The captive market received a boost in the hard insurance markets of the mid-1980s but then continued to grow even when conditions relaxed because companies had decided to assume more risk and thus purchase less insurance. Johnson & Higgins's CEO since 1990, David Olsen, described the shift as another instance of the company evolving to better serve its clients: "Our job as broker, as a problem-solver, is to say, 'If the traditional marketplace doesn't meet your needs, we'll solve them in another way.' And one of those ways is captives." By 1995 Johnson & Higgins managed 400 captives for its clients, primarily in Bermuda, whose favorable regulations, tax-free status, and skilled work force attracted many captives.

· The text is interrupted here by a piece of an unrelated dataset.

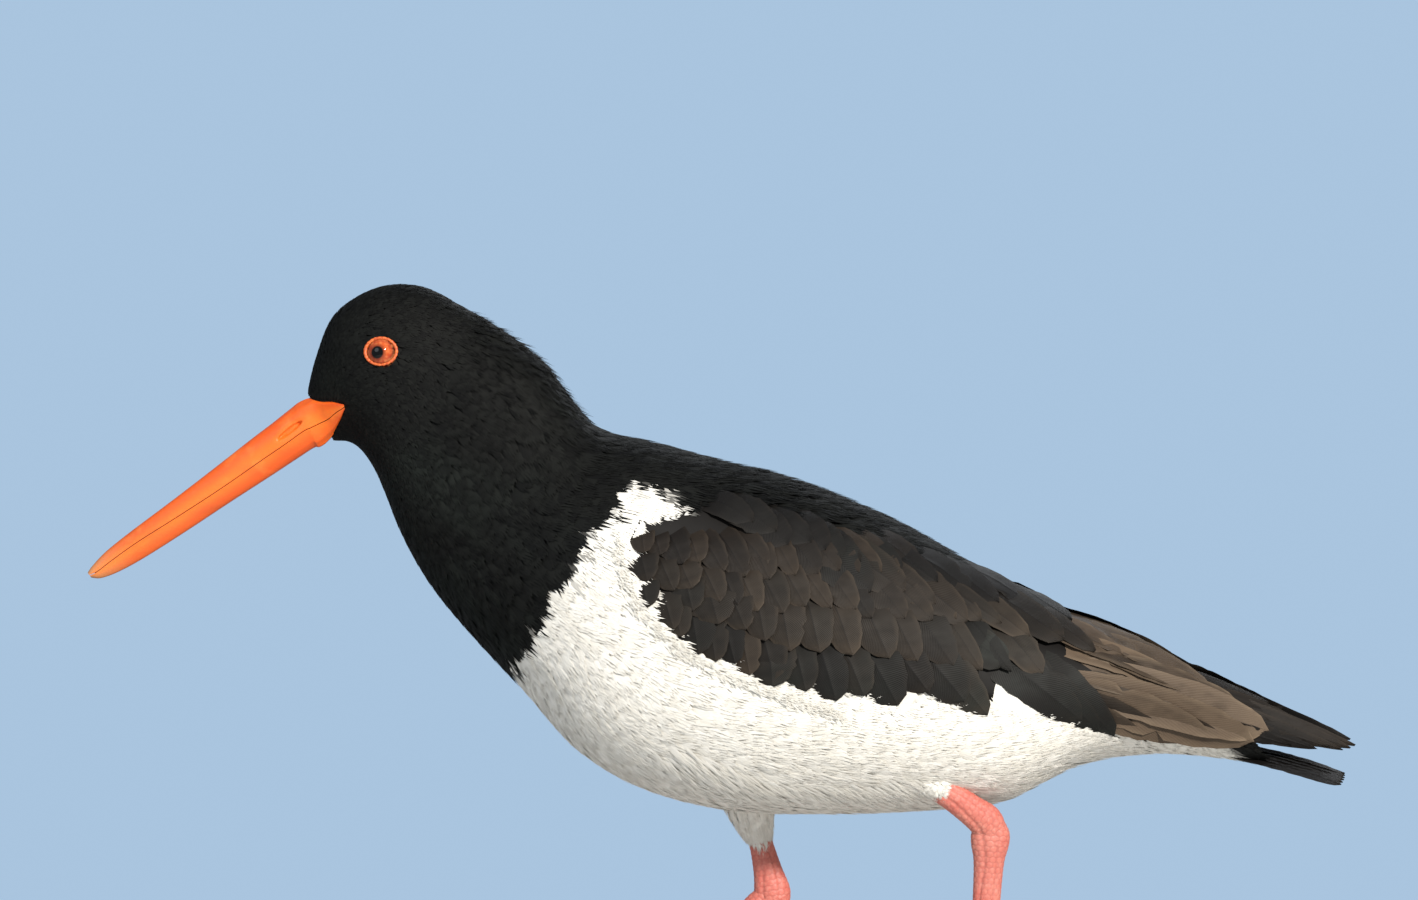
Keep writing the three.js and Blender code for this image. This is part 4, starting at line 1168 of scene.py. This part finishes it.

As it celebrates its 150th anniversary in 1995, Johnson & Higgins seems to have made a successful transition from an established broker of marine and other insurance policies to a provider of a full range of insurance consulting services demanded by its diverse clients. Its UNISON network allows the company to respond effectively to the growing internationalization of business and to capitalize on the opportunities that the newly opening economies in Eastern Europe, China, and elsewhere provide. A recent change in its leadership structure to include 19 managing principals&mdash⁄areholders without the full voting privileges of directors&mdash⁄ould help it retain the talent that has in the past been frustrated by a lack of ownership potential. Finally, a commitment to explore new technology--evidenced by a Computer World-Smithsonian award in 1993 for its InfoEdge communications system--will help Johnson & Higgins continue to embrace change as it approaches the 21st century.
Principal Subsidiaries: A. Foster Higgins & Co., Inc.; Henry Ward Johnson & Co., Inc.; Shipowners Claims Bureau, Inc.; Willcox Incorporated Reinsurance Intermediaries.